Each state has an established procedure for administering the property (or estate) of people who die. This procedure is called probate. The court system oversees probate, and the process typically costs between 3% and 7% of the estate’s total value. While helpful in some cases, probate is time-consuming and usually not the most effective way to execute an estate.

The five steps of a typical probate process are:

  1. Appoint an executor/ personal representative.
  2. Collect and document all of the assets of the decedent.
  3. Determine any debts owed by the decedent.
  4. Use estate property to pay any outstanding debts.
  5. Distribute any remaining property to those specified in the will, or if there is no will, according to the state’s intestacy statute.

The good news is that probate can be avoided by proactive planning. The perfect estate plan for you, crafted at Keele & Parke, can ensure that every part of your estate is accounted for to avoid the uncertainty of probate court proceedings following your passing.

Probate Avoidance

Probate courts exist largely to re-title property when it is needed. This means that any capital or property with titles in your name will be processed in this way when you pass away. A comprehensive estate plan, then, will designate a plan for the transfer of all titles in your name.

Your personal estate plan may include any combination of legal documents to protect your hard-earned assets from the risks of probate court. Property exempt from probate includes qualified retirement plans, life insurance and annuities, jointly-owned property, funds held under a pay-on-death agreement, and property held in trusts.

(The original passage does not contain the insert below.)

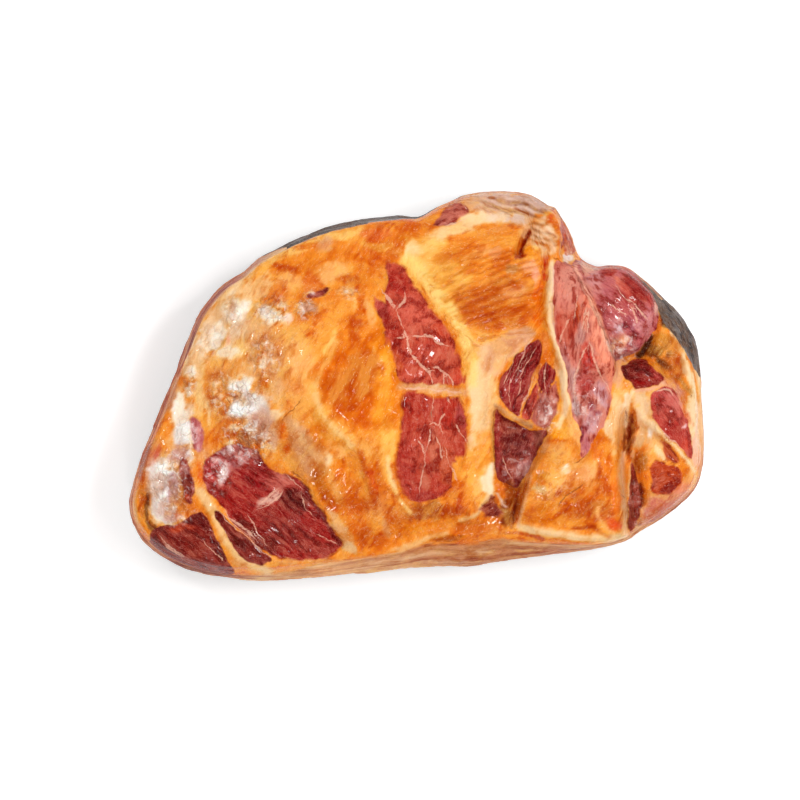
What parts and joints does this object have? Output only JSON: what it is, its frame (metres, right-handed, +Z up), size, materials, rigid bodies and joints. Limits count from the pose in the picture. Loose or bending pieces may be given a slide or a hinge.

By transferring any property in your title to a revocable trust, it becomes legally safeguarded from states’ probate statutes. Our clients profit from our expertise in estate management and organization, and enjoy the peace of mind that accompanies a thorough plan for all of their assets.

Intestacy

Intestacy is the state of passing away without a valid Last Will and Testament. If a person dies without a plan for property division, states must follow their respective intestacy statutes to appoint an executor and divide their property. The executor receives money from the estate, and intestacy statutes set arbitrary guidelines for property division.

Because of this, it is incredibly risky not to create a valid will and testament. Your estate should be managed in the way that you want, and we offer an infinite combination of strategies to preserve your wishes and validate them in the law. Our clients remain confident that their wishes will be validated in the law, and that their estate will be managed and divided exactly as they expect.